Рис тут же заткнулся, юркнул в уголок и затих. Заклинание связи наконец достучалось до упорствующего в своем нежелании говорить абонента и активизировалось.
– Стради? Что стряслось? К чему такая спешка? – сонно моргая длинными ресницами, простонал Энтиор из кровати. Вампир выпростал из-под пухового покрывала алебастровую руку, за использование которой в качестве модели любой скульптор (не абстракционист) отдал бы полжизни, и попытался заслонить ладонью глаза, припухшие от тусклого света, сочащегося сквозь темные шторы спальни и полог балдахина. Разбудить принца в столь ранний час вообще могло очень немногое: например, весть о гибели герцога Лиенского или вызов сестры.

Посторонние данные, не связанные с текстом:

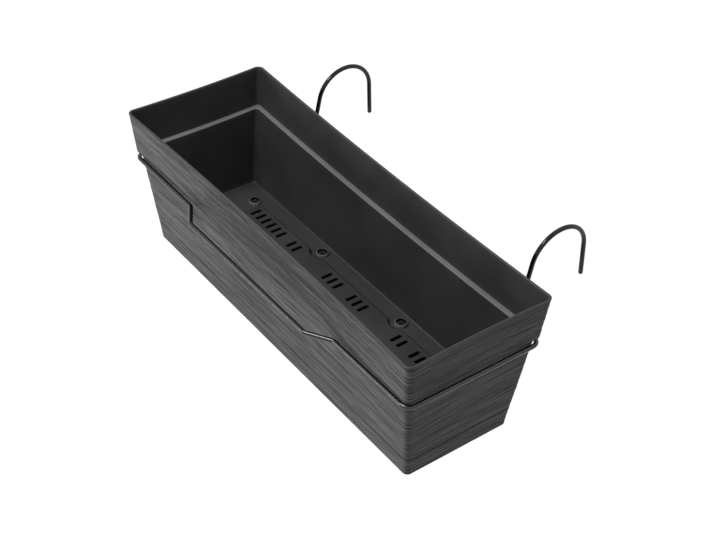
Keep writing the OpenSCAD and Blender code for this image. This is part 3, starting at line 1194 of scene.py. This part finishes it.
        # The rim, the band's inside and the hollow get the smooth inside colour, darkened as
        # painted shade.
        builder.finish = ShellFinish.INSIDE
        builder.walls([outer[-1], *rim, *band])
        builder.walls([ledge[-1], *hollow])
        self.floor(builder, hollow[-1], outer[0], recess)
        piece = builder.build("grained_planter_shell")
        dress(piece, finishes, Body.PLANTER, Slot.PLANTER, "planter_shell")
        return piece


@dataclass
class DripTray:
    """Clip-on tray with the split pegs that hold it."""

    grain: WoodGrain = field(default_factory=lambda: WoodGrain(depth=0.65 * MM))
    outline: Outline = field(default_factory=Outline)
    pegs: PegPlan = field(default_factory=PegPlan)
    height: float = 22.9 * MM
    inset: float = 0.1 * MM
    wall: float = 2.2 * MM
    floor: float = 2.2 * MM
    level: float = 0.8 * MM
    foot_round: float = 1.2 * MM
    foot_steps: int = 4
    lip_round: float = 0.5 * MM
    lip_steps: int = 2
    inner_fillet: float = 1.2 * MM
    fillet_steps: int = 4
    fillet_edge: float = 0.3 * MM
    post_radius: float = 7 * MM
    shoulder_z: float = 22.2 * MM
    shank_radius: float = 3.8 * MM
    head_radius: float = 4.9 * MM
    bore_radius: float = 2.3 * MM
    head_height: float = 2.6 * MM
    top_z: float = 25.8 * MM
    slit: float = 1.4 * MM
    prong_steps: int = 10
    foot_margin: float = 1 * MM
    post_foot_mm: tuple[tuple[float, float], ...] = ((0.6, 0), (0.5, 0), (0.15, 0.15), (0, 0.5))
    post_bevel: float = 0.4 * MM
    neck_rise: float = 0.6 * MM
    prong_rise: float = 0.3 * MM
    prong_bevel: float = 0.2 * MM
    cone_edge: float = 0.3 * MM
    tip_bevel: float = 0.25 * MM

    def level_at(self, z: float, inset: float) -> np.ndarray:
        """Gives an outline of the tray.

        Args:
            z: its height.
            inset: how far it is drawn in.

        Returns:
            The outline, as rows of x, y, z.
        """
        rows = self.outline.points(LAYOUT.body_half(z) - inset, LAYOUT.radius(z) - inset,
                                   LAYOUT.bow(0))
        return np.column_stack([rows, np.full(len(rows), z)])

    def outer_levels(self) -> list[np.ndarray]:
        """Gives the outlines from the foot to the top of the lip.

        Returns:
            The outlines, as rows of x, y, z.
        """
        rows = [self.level_at(0, self.inset + self.foot_round + self.foot_margin)]
        rows.extend(self.level_at(rise, self.inset + inset)
                    for rise, inset in rounding(self.foot_round, 0, 90, self.foot_steps))
        side = [(self.inset, z) for z in np.arange(self.foot_round + self.level,
                                                   self.height - self.lip_round, self.level)]
        lip = [(self.inset + inset, self.height - drop)
               for inset, drop in rounding(self.lip_round, 0, 90, self.lip_steps)]
        rows.extend(self.grain.carve(self.level_at(z, inset)) for inset, z in side + lip)
        return rows

    def inner_levels(self) -> list[np.ndarray]:
        """Gives the outlines from the top of the lip to the tray's floor.

        Returns:
            The outlines, as rows of x, y, z.
        """
        inner = self.inset + self.wall
        rows = [self.level_at(self.height - drop, inner - grow)
                for grow, drop in rounding(self.lip_round, 90, 0, self.lip_steps)]
        rows.extend(self.level_at(self.floor + rise, inner + inset)
                    for inset, rise in rounding(self.inner_fillet, 0, 90, self.fillet_steps))
        rows.append(self.level_at(self.floor, inner + self.inner_fillet + self.fillet_edge))
        return rows

    def post(self, builder: MeshBuilder, place: np.ndarray) -> np.ndarray:
        """Adds one post with its shoulder.

        Args:
            builder: the mesh so far.
            place: the post's middle.

        Returns:
            Its ring on the tray's floor.
        """
        neck = self.shoulder_z + self.neck_rise
        profile = [(self.post_radius + out * MM, self.floor + up * MM)
                   for out, up in self.post_foot_mm]
        profile += [(self.post_radius, self.shoulder_z - self.post_bevel),
                    (self.post_radius - self.post_bevel, self.shoulder_z),
                    (self.shank_radius, self.shoulder_z), (self.shank_radius, neck),
                    (self.bore_radius, neck), (self.bore_radius, self.floor + self.neck_rise)]
        rings = [builder.ring(circle(place, r), z) for r, z in profile]
        builder.walls(rings)
        builder.fan(rings[-1])
        return rings[0]

    def prong(self, builder: MeshBuilder, place: np.ndarray, quarter: int) -> None:
        """Adds one of the four springy prongs of a peg.

        Args:
            builder: the mesh so far.
            place: the peg's middle.
            quarter: which prong, from 0 to 3.
        """
        foot_z, head_z = self.shoulder_z + self.prong_rise, self.top_z - self.head_height
        cone_z, bevel = head_z + self.head_height / 3, self.prong_bevel
        profile = [(self.bore_radius, foot_z), (self.shank_radius, foot_z),
                   (self.shank_radius, head_z),
                   (self.head_radius - bevel, cone_z - self.cone_edge),
                   (self.head_radius, cone_z),
                   (self.head_radius - bevel / 2, cone_z + self.cone_edge),
                   (self.shank_radius + self.tip_bevel, self.top_z - self.tip_bevel),
                   (self.shank_radius - bevel / 2, self.top_z),
                   (self.bore_radius + bevel, self.top_z),
                   (self.bore_radius, self.top_z - bevel)]
        sections = []
        for share in np.linspace(0, 1, self.prong_steps + 1):
            rows = []
            for r, z in profile:
                edge = math.asin(self.slit / 2 / r)
                a = math.pi / 2 * quarter + edge + (math.pi / 2 - 2 * edge) * share
                rows.append((place[0] + r * math.cos(a), place[1] + r * math.sin(a), z))
            sections.append(builder.ring(np.array(rows)))
        builder.walls(sections)
        builder.fan(sections[0])
        builder.fan(sections[-1])

    def build(self, finishes: Sequence[bpy.types.Material]) -> bpy.types.Object:
        """Builds and dresses the tray with its pegs.

        Args:
            finishes: its grained material, its smooth inside one darkened as painted shade, and
                its painted shade.

        Returns:
            The tray.
        """
        builder = MeshBuilder()
        outer, inner = self.outer_levels(), self.inner_levels()
        rings = [builder.ring(rows) for rows in (*outer, *inner)]
        lip_start, lip_end = len(outer) - self.lip_steps, len(outer) + self.lip_steps
        builder.finish = TrayFinish.GRAINED
        builder.walls(rings[:lip_start + 1])
        # The top of the lip and its inner rounding, in the seam gap, get painted shade.
        builder.finish = TrayFinish.PAINTED_SHADE
        builder.walls(rings[lip_start:lip_end + 1])
        # The inside, the underside, the posts and the prongs get the smooth inside colour,
        # darkened as painted shade.
        builder.finish = TrayFinish.INSIDE
        builder.walls(rings[lip_end:])
        posts = [self.post(builder, place) for place in self.pegs.places()]
        builder.sheet(rings[0])
        builder.sheet(rings[-1], posts)
        for place in self.pegs.places():
            for quarter in range(4):
                self.prong(builder, place, quarter)
        piece = builder.build("grained_drip_tray")
        dress(piece, finishes, Body.TRAY, Slot.TRAY, "drip_tray")
        return piece


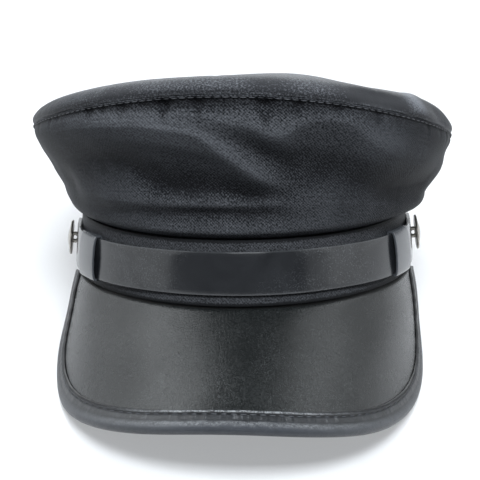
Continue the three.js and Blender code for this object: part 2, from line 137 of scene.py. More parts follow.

– Мне срочно нужно противоядие от яда миакраны, – потребовала богиня.
– Возьми, – не вступая в пререкания, сказал Энтиор. В руках принца появился маленький темный фиал, который он телепортировал стради. Бог томно поинтересовался: – Теперь я могу снова уснуть?
– Да, дорогой, сладких сновидений, спасибо. – Элия отключила заклинание.
Осторожно откупорив флакон, богиня бесцеремонно ткнула пальчиком в какую-то точку под челюстью Лиама, и рот ребенка раскрылся. Капнув ему на язык из горлышка одну каплю чего-то коричневого и странно пахнущего лавандой и бензином, как показалось Лейму, Элия закрыла рот пажа и усмехнулась:
– Все.
– А разве заклинание исцеления неэффективно при отравлении миакраной? – удивился Лейм. – Я помню, Гор рассказывал…
– Почему же, эффективно, – согласилась неумолимая принцесса. – Только совершенно безболезненно, а глупость достойна суровой кары. Проблюет дня три, покричит, чувствуя, что все жилки и кишки словно крючьями раздирает, в следующий раз будет головой думать над тем, что делает, а не руководствоваться пошлыми историями менестрелей.
Принцессу всегда выводили из себя довольно часто случавшиеся попытки самоубийств бывших возлюбленных, отвергнутых воздыхателей и просто случайных, едва знакомых мужчин. Поскольку эти досадные происшествия происходили с непохвальной периодичностью, они успели Элии основательно надоесть, кроме того, даже если богиня и не считала себя виноватой, по меркам Равновесия определенная толика ее вины все равно наличествовала в происходящем и пятнала душу. А теперь еще ее пажи будут такой ерундой заниматься? Возмущению богини не было предела.
– Но, может быть, мальчик съел листик случайно? – вступился за ребенка Лейм.
– Прощальные записки невзначай не оставляют, – фыркнула богиня любви, кивнув в сторону тумбочки, на которой лежал аккуратно сложенный листочек розовой надушенной бумаги с кокетливо отогнутым краешком. – Красиво умереть дурачку захотелось. Выживет, сто раз потом подумает, прежде чем сотворить очередную глупость. Романтичный болван!